The USMLE is a very unique test with three very different Steps. Step 1 features the traditional multiple choice format, but has no shortage of tricky questions and answers. However, if you are prepared and know the “tricks of the trade” the test makers use, you will be able to identify and pick the best answers to USMLE Step 1 questions.
Step 1 includes only multiple-choice questions with one best answer. This is the traditional, most frequently used multiple-choice format, except that USMLE questions can have up to 11 answer choices. USMLE test items consist of a statement or question followed by 3 to 11 response options arranged in alphabetical or logical order. Some of the questions require interpretation of graphic or pictorial materials. The response options for all questions are lettered (A, B, C, D, E, etc.). Your job is to select the best answer to the question. Other options may be partially correct, but there is only one best answer.
The most important thing to remember is that these questions require you to select not only a good answer, but the best answer from the choices given. One answer is always better than the others. Therefore, it is critical that you read through all of the options before making your choice. Remember, you don’t get any points for selecting the second best answer. If an answer choice seems partially correct, then it is entirely wrong.
To deal most effectively with exam questions, you need to have some understanding of how the questions are constructed. Getting a question correct means selecting the best answer. Incorrect options are called “distractors.” Their purpose is to distract; that is, to get you to pick them rather than the best answer. Each distractor will be selected by some examinees, or it would not be included as an option. Every option fools somebody. Your job is to not be misled.
In general, distractors will seem plausible and few will stand out as obviously incorrect. Distractors may be partially right answers but not the best answer. Common misconceptions, incomplete knowledge, and faulty reasoning will cause you to select a distractor.
The test maker tells his or her question writers that their distractors must follow these five rules:
All options are meant to distract you, but often one of the distractors will seem better than the others, the so-called “preferred distractor.” While still incorrect, this is the wrong answer chosen most often. Preferred distractors are why you can often get yourself down to two choices: the correct answer versus the preferred distractor.

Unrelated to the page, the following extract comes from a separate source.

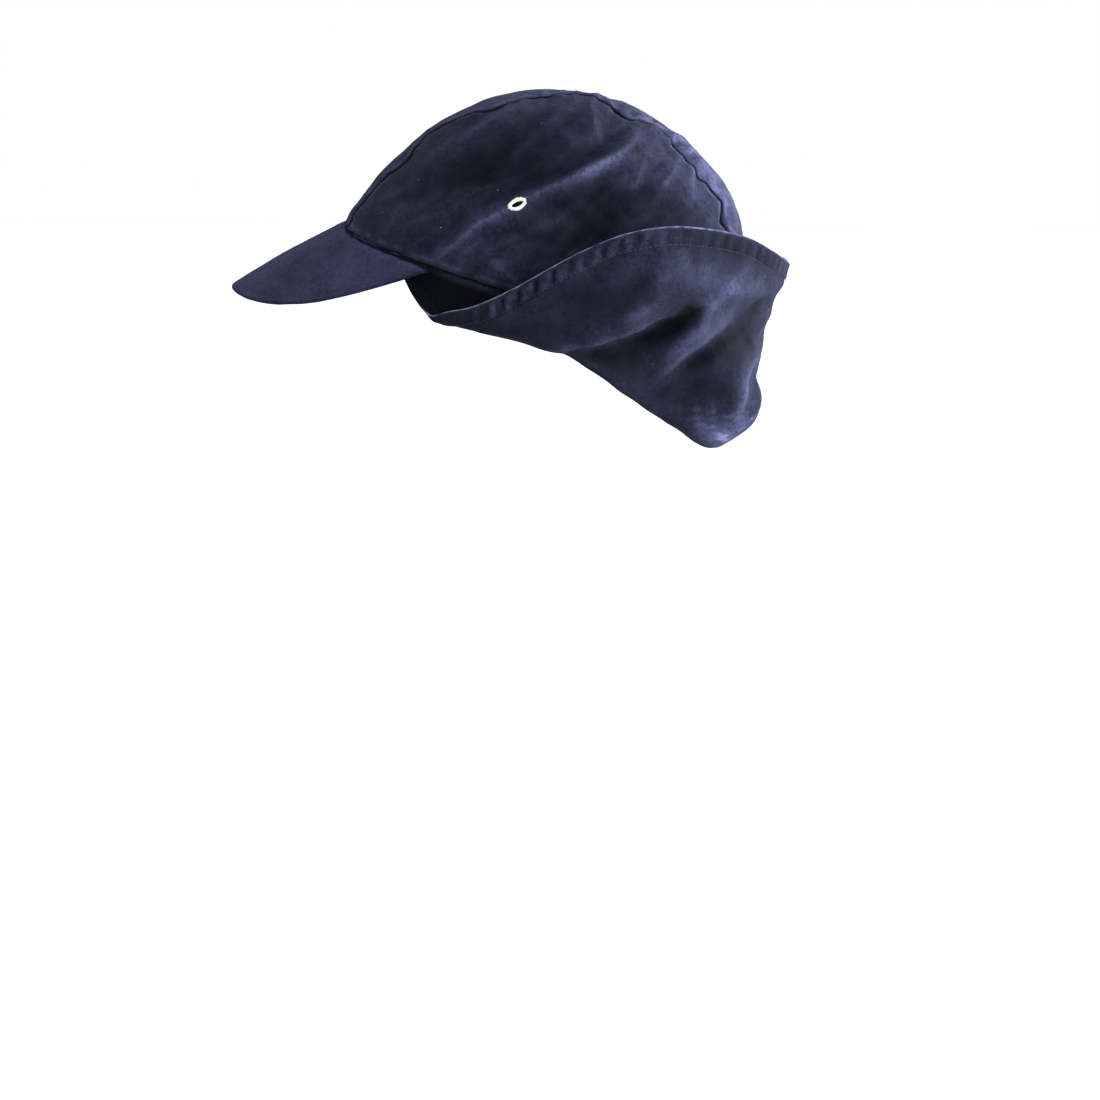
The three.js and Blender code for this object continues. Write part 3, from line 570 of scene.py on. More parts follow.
def flap_rows(length, to_fold, count):
    """Distances from the hem of a column's rows, closer together near the seam, fold and hem."""
    inside = round(count * FOLD_SHARE)
    first = to_fold[:, None] * crowded(inside, 0.72)[None, :]
    second = (length - to_fold)[:, None] * crowded(count - inside, 0.72)[None, 1:]
    return length[:, None] - np.concatenate([first, to_fold[:, None] + second], axis=1)


def flap_surface(cells_around, cells_down):
    """Grid of places of the flap's middle, each one's share of the way from seam to hem, and how
    far it is from the hem."""
    steps = 360
    u = crowded(cells_around, 0.35)
    fine_v = np.linspace(0, 1, steps + 1)
    fine = flap_profile(u, fine_v)
    run = along(fine, 1)
    length = run[:, -1]
    from_hem = flap_rows(length, run[:, round(steps * FOLD_SHARE)], cells_down)
    points = np.empty((len(u), cells_down + 1, 3))
    shares = np.empty(from_hem.shape)
    for i in range(len(u)):
        shares[i] = np.interp(length[i] - from_hem[i], run[i], fine_v)
        for k in range(3):
            points[i, :, k] = np.interp(shares[i], fine_v, fine[i, :, k])
    return points, shares, from_hem


def hem_pucker(run, from_hem):
    """Puckers across the hem, from -1 to 1, unevenly spaced along it."""
    pucker = uneven_wave(run, 9.3, 2.0, 27, 0.12 * from_hem)
    pucker += 0.45 * uneven_wave(run, 5.1, 1.7, 13, -0.2 * from_hem)
    return pucker / 1.3 * (0.75 + 0.35 * np.sin(run / 41 + 1.1))


def flap_relief(points, shares, from_hem, from_end):
    """Height of the creased cloth above the flap's smooth middle."""
    x, y, z = xyz(points)
    up = fade(0.45, 0.65, shares)  # 1 on the turned-up part
    folds = [([(a * FLAP_ARC, b, h) for a, b, h in line], *widths) for line, *widths in BACK_FOLDS]
    around = np.degrees(np.arctan2(x, -y)) % 360 * FLAP_ARC
    relief = up * (fold_height(CUFF_FOLDS, y, z) + fold_height(folds, around, z))
    relief -= up * fade(6, 32, np.abs(x)) * np.where(x > 0, 1.0, 0.7) * fold_height(CUFF_CREASES, y, z)
    run = along(points, 0)[:, -1:]
    # The hem is turned over and stitched, and the stitching gathers it
    edge = np.minimum(from_hem, from_end)
    in_band = bell(from_hem - 5.2, 4.2)
    strong = mix(0.12, 1, fade(56, 84, from_end)) * fade(6, 20, from_end) * mix(1, 0.25, fade(50, 84, y))
    relief += 1.15 * hem_pucker(run, from_hem) * in_band * strong
    relief -= 0.55 * bell(from_hem - HEM_BAND, 0.8) * fade(3, 9, from_end)
    relief += 0.25 * fade(HEM_BAND + 0.4, HEM_BAND - 1.2, from_hem)
    loose = fade(0, 16, from_hem) * up
    relief += (rippled(points, FLAP_RIPPLES) + streaked(y, z, FLAP_STREAKS)) * loose
    relief += 0.25 * ripples(points, 24, 24) * (1 - up) * fade(0, 8, edge)
    return relief


# Meshes

def place_object(name, data):
    obj = bpy.data.objects.new(name, data)
    bpy.context.scene.collection.objects.link(obj)
    return obj


def solid_cloth(name, middle, wall, normals, pinched, marks, uv, hole=None):
    """Closed sheet around a grid of middle places. Its two faces meet at the border, and the
    wall is rounded down toward it. The first and last rows of a pinched one are single points.
    The cells of a hole are left out, with a wall around them."""
    rows, columns = middle.shape[:2]
    down = along(middle, 1)
    edge = np.minimum(down, down[:, -1:] - down)
    if not pinched:
        over = along(middle, 0)
        edge = np.minimum(edge, np.minimum(over, over[-1:] - over))
    share = np.clip(edge / ROUNDING, 0, 1)
    half = (wall / 2 * np.sqrt(np.maximum(1 - (1 - share) ** 2, 0)))[..., None]
    outer, inner = middle + normals * half, middle - normals * half
    top = np.arange(rows * columns).reshape(rows, columns)
    if pinched:
        top[0, :] = top[0, 0]
        top[-1, :] = top[-1, 0]
    under = top.copy()
    under[1:-1, 1:-1] = rows * columns + np.arange((rows - 2) * (columns - 2)).reshape(rows - 2, -1)
    places = np.concatenate([outer.reshape(-1, 3), inner[1:-1, 1:-1].reshape(-1, 3)])
    marks = {key: np.concatenate([m.reshape(-1), m[1:-1, 1:-1].reshape(-1)]) for key, m in marks.items()}
    flat = np.concatenate([uv.reshape(-1, 2), uv[1:-1, 1:-1].reshape(-1, 2)])
    kept = np.ones((rows - 1, columns - 1), bool) if hole is None else ~hole
    quads = []
    for grid, turn in ((top, False), (under, True)):
        q = np.stack([grid[:-1, :-1], grid[1:, :-1], grid[1:, 1:], grid[:-1, 1:]], axis=-1)[kept]
        quads.append(q[:, ::-1] if turn else q)
    if hole is not None:
        for i, j in np.argwhere(hole):
            ring = [(i, j), (i + 1, j), (i + 1, j + 1), (i, j + 1)]
            beyond = [(i, j - 1), (i + 1, j), (i, j + 1), (i - 1, j)]
            for k, cell in enumerate(beyond):
                if kept[cell]:
                    a, b = ring[k], ring[(k + 1) % 4]
                    quads.append(np.array([[top[a], top[b], under[b], under[a]]]))
    return make_mesh(name, places, np.concatenate(quads), marks, flat)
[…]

Selecting the correct answer is not a matter of splitting hairs. The correct answer will be clearly correct. If you think two answers are so close that you cannot reasonably choose between them, then the odds are that neither one is correct; you need to look carefully at a different option.
Many students have learned test-wise strategies and used them effectively on their medical school exams. These strategies will not help you on the USMLE. Worse, focusing on these test-wise strategies actually hurts you because it distracts you from doing the mental work you need to do to recall the proper content and think through the question.
This means that you should break yourself of the habit of looking for:
- Grammatical cues: where one or more distractors does not follow grammatically from the stem. For example, a stem ends in “an” and only some options begin with a vowel.
- Logical cues: where a subset of options is logically exhaustive, indicating that the answer is one of the subset. For example, including the three options: “greater than,” “same as,” and” less than” in a five-option question. You will also not find logically exhaustive options when one of the options is nonsensical.
- Absolute terms: terms such as “always” and “never,” which wise test-takers avoid, will not be used in this exam.
- Long correct answers: options will be the same in construction and level of detail. Efforts are made to ensure that the correct answer is not longer, more specific, or more complex than the other options.
- Word repeats: where the same word or phrase is included in both the stem and the correct answer.
- Word association links: where the correct answer can be arrived at by simple word association without a deeper understanding of the topic. For example, Vietnam veteran and post-traumatic stress can be associated. However, in a diagnostic stem about a Vietnam veteran, the correct answer may well be some other condition.
- Convergence strategy: where the correct answer includes most of the elements in common with the other options. For example, consider the following question:
The 16th president of the United States was
A. Julius Lincoln
B. Abraham Smith
C. Abraham Lincoln
D. Vladimir Lenin
E. Andrew Jackson
By the convergence strategy, the correct answer is “C” (two Lincolns and two Abrahams).
The USMLE will no longer feature the types of flaws mentioned above. If you’re thinking of using these strategies, don’t. Tricks don’t work on the USMLE. They distract you from the high-power cognitive strategies that are much more likely to lead to a correct answer.